Vengono scandagliate due ipotesi:
- Nell’ipotesi in cui la Corte d’Appello, alla data di entrata in vigore del d.lgs. n. 150 del 2022, avesse già definito il giudizio mediante la pronuncia del dispositivo in udienza, ma sia ancora pendente il termine per il deposito della motivazione;
- Nell’ipotesi in cui, dopo il deposito della motivazione, sia ancora pendente il termine per il ricorso in Cassazione.

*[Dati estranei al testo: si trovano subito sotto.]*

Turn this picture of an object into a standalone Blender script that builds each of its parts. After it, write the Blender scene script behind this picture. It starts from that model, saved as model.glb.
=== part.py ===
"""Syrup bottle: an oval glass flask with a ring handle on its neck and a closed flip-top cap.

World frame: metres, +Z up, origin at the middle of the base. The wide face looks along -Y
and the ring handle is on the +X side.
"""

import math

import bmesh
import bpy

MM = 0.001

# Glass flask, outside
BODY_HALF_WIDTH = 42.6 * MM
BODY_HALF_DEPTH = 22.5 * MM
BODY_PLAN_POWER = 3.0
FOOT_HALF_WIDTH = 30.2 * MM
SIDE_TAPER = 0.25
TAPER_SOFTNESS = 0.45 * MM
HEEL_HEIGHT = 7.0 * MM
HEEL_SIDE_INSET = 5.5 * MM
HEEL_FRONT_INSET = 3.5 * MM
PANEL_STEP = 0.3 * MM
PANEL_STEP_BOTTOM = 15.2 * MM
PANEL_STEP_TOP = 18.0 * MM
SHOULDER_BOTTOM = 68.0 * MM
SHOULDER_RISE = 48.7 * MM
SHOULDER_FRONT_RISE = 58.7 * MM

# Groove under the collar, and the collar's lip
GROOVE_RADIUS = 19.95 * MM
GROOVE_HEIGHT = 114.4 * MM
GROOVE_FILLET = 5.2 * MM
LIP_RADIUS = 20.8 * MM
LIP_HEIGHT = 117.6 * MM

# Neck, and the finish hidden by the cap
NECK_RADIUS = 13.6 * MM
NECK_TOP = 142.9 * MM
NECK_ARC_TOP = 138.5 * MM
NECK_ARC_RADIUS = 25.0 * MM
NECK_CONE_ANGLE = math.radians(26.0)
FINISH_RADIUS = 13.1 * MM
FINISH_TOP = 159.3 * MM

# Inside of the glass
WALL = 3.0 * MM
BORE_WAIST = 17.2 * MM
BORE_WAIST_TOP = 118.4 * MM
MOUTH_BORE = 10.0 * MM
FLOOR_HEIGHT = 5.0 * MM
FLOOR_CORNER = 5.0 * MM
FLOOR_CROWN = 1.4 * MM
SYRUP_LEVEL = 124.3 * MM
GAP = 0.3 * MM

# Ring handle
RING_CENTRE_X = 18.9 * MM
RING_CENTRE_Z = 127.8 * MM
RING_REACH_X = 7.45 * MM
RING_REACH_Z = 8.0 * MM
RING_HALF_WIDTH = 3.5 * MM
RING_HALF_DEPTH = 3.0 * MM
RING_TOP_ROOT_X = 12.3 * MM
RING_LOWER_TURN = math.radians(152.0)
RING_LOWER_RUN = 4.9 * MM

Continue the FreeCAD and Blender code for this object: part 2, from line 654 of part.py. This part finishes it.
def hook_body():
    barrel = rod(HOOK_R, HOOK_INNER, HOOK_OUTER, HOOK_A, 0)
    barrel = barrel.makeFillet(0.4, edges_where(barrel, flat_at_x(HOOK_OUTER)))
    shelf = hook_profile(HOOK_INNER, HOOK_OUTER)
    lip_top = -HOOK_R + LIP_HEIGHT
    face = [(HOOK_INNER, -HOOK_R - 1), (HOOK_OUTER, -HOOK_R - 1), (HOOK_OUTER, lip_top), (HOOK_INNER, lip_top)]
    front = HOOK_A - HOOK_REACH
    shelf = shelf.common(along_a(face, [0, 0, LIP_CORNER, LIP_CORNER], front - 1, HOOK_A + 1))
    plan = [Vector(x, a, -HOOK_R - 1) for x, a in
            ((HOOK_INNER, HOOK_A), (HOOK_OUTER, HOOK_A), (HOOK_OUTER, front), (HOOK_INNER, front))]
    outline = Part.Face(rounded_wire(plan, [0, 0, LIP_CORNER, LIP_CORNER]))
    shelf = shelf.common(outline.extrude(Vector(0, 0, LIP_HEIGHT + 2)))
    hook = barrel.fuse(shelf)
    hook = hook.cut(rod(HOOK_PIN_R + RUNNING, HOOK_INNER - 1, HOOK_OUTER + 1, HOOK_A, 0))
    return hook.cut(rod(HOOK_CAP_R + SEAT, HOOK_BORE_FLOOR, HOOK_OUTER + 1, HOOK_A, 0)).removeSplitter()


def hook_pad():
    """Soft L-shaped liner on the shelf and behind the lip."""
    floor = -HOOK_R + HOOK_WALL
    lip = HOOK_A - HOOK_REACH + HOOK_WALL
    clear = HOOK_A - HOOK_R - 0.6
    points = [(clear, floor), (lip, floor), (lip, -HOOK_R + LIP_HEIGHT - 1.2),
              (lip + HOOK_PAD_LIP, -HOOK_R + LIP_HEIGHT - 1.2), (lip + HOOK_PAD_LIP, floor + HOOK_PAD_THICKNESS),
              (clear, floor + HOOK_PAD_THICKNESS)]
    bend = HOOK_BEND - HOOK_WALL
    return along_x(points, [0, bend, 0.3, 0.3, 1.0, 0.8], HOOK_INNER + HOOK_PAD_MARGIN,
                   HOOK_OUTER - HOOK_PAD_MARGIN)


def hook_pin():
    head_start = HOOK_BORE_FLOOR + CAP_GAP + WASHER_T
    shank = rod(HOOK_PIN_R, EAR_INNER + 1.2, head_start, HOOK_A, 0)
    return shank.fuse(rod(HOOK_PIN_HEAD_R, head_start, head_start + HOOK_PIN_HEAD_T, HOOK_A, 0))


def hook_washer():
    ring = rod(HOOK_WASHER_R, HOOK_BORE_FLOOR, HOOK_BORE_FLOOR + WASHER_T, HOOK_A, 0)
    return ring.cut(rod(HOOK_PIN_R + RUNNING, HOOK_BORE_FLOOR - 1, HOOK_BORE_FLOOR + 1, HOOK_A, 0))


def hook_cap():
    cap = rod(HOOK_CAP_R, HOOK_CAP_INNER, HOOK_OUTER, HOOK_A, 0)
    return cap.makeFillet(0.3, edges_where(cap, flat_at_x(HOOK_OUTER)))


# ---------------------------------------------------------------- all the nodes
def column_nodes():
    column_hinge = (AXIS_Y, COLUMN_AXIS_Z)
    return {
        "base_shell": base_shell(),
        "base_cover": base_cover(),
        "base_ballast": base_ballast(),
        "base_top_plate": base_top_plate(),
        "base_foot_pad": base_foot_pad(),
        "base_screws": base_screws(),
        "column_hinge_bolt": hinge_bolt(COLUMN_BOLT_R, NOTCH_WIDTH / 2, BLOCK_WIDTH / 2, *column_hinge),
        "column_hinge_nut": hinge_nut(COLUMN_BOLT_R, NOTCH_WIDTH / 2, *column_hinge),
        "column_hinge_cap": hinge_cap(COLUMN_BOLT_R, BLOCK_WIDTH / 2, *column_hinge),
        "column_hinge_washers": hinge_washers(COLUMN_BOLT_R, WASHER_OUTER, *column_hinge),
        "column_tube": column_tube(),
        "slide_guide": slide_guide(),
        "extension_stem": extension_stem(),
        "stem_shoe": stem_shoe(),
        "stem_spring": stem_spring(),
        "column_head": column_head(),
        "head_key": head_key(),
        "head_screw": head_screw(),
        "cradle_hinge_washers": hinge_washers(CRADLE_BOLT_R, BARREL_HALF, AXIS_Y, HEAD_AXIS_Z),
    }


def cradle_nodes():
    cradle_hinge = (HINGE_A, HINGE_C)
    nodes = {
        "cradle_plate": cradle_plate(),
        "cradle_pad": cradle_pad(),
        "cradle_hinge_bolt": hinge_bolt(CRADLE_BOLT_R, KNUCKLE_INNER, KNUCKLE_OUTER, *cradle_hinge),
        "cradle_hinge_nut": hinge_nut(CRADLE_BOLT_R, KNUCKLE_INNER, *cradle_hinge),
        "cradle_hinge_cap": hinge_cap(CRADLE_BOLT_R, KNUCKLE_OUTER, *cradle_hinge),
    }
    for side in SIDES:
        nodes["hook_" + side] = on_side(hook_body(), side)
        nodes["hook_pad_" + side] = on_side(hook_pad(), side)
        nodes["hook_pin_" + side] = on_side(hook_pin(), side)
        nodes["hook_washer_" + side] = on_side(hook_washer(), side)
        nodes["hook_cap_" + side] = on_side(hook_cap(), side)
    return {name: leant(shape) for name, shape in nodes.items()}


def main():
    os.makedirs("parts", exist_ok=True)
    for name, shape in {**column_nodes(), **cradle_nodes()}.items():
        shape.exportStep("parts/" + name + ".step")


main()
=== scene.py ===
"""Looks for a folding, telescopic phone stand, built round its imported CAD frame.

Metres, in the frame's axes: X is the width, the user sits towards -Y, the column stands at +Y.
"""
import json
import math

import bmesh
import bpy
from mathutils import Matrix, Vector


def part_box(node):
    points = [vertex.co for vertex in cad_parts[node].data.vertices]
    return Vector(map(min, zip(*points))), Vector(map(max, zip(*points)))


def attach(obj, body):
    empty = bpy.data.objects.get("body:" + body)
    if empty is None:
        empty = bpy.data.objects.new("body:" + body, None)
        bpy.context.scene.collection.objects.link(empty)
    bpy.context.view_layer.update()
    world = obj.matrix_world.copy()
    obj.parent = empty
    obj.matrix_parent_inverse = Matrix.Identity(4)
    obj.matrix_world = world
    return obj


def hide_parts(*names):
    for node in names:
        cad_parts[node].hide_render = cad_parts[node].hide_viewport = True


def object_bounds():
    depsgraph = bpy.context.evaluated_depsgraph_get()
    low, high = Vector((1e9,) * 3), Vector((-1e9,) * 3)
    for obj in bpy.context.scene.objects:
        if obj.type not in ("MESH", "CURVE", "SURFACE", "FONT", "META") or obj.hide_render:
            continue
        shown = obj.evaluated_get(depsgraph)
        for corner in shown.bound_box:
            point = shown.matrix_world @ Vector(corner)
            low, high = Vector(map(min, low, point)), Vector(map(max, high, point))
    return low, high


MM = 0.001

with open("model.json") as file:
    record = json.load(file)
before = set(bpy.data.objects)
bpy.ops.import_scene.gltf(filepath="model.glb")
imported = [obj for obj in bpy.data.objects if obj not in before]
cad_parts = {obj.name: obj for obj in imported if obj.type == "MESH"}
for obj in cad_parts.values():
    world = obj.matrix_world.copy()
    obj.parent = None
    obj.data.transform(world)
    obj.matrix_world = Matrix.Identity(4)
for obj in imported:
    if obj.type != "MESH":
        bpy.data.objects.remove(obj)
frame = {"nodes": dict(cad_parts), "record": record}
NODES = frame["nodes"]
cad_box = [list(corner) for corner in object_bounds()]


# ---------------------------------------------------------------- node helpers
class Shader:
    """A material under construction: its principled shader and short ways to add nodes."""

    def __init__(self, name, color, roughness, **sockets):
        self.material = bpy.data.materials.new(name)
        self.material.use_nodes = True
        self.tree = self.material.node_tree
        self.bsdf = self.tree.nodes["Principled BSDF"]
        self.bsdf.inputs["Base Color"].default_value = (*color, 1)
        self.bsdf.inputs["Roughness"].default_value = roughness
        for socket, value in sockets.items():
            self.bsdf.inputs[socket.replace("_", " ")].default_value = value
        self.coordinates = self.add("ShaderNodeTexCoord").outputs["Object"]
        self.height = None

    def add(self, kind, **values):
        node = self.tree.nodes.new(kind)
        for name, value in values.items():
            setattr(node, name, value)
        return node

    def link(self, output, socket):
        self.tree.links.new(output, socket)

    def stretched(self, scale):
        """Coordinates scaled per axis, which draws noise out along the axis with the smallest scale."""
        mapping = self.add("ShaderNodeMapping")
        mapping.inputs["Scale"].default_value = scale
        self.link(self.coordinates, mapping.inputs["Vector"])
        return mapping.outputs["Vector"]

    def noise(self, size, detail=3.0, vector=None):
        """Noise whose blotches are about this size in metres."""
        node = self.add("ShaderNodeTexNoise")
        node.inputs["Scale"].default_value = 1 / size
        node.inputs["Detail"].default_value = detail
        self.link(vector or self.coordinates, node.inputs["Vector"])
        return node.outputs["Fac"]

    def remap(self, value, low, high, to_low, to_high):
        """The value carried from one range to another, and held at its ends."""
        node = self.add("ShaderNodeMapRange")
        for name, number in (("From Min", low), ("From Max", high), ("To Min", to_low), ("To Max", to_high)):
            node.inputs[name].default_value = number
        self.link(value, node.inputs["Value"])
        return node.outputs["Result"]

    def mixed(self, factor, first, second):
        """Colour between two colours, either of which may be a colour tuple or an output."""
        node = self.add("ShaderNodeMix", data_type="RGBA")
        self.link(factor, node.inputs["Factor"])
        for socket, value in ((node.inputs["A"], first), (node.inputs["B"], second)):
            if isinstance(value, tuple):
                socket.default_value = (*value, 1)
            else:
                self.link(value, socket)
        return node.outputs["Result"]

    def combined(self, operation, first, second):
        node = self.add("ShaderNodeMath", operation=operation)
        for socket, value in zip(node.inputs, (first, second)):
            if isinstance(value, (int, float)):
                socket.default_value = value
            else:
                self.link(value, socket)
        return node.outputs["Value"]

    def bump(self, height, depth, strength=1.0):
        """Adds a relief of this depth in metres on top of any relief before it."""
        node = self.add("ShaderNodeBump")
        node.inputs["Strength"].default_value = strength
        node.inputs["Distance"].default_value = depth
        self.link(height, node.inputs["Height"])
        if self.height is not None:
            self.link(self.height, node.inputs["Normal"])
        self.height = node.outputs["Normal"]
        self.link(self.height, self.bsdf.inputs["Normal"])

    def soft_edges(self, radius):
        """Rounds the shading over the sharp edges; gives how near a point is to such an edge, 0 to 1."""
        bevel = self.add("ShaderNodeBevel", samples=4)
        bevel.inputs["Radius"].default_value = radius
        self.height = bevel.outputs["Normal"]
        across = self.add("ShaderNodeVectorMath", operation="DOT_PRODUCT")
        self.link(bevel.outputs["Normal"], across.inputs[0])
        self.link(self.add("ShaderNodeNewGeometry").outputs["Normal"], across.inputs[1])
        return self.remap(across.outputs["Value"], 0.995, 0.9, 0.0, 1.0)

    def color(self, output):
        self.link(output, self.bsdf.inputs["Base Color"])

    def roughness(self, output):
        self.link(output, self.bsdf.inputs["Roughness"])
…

In entrambe le ipotesi, il processo ben potrebbe ritenersi ancora “pendente in grado d’appello”, posto che i relativi atti si trovavano ancora fisicamente negli uffici della Corte d’Appello procedente. Diversamente sarebbe difficile giustificare una differenza di trattamento rispetto alle altre ipotesi disciplinate, e in particolare a quella in cui il processo già pendesse innanzi alla Corte di Cassazione.
Inoltre, la lacuna censurata dal Tribunale di Marsala (come detto, già superata dalla giurisprudenza creatasi), si porrebbe in contrasto con il principio della retroattività della lex mitior, pur non evocato dal rimettente.
Successivamente all’ordinanza di rimessione, la Cassazione ha sostenuto che, ai fini dell’applicabilità del regime transitorio previsto dalla disposizione censurata, deve considerarsi “pendente innanzi la Corte di Cassazione” qualsiasi processo che, alla data di entrata in vigore della riforma, fosse stato definito dalla Corte d’Appello mediante la pronuncia del dispositivo: e, dunque, anche quei processi nei quali sia ancora pendente il termine fissato dal collegio per il deposito delle motivazioni (Cass., IV, 26 settembre-2 novembre 2023, n. 43975), ovvero nei quali sia pendente il termine per il ricorso per cassazione (Cass., V, 28 giugno-8 settembre 2023, n. 37022 e Cass., VI, 21 giugno-2 agosto 2023, n. 34091).
Le decisioni citate constatano che il Codice di rito non contiene alcuna norma indicativa del fatto, o dell’atto processuale, determinante “la pendenza”.
Conclusioni
Il risultato proveniente “dal diritto vivente” va considerata “il frutto di una interpretazione analogica, senz’altro consentita in materia processuale a fronte di una lacuna non intenzionale della legge, in applicazione degli ordinari canoni ermeneutici”.
Che si possa parlare di “lacuna” lo si evince dalla stessa relazione illustrativa della riforma del 2022: l’intenzione del legislatore era quella di assicurare la possibilità di accedere alle nuove pene sostitutive a tutti i processi in corso sino alla loro definizione con sentenza irrevocabile e ciò si verifica “anche negli interstizi non coperti dal dato letterale del prodotto legislativo”, proprio come suggerito dalla giurisprudenza di legittimità.
Questa soluzione non è preclusa (ai sensi dell‘art. 14 Preleggi), dal carattere transitorio, e dunque “eccezionale”, della disposizione censurata. Per tali ragioni, la Corte Costituzionale conclude affermando la infondatezza delle questioni sollevate dal Tribunale di Marsala rimettente.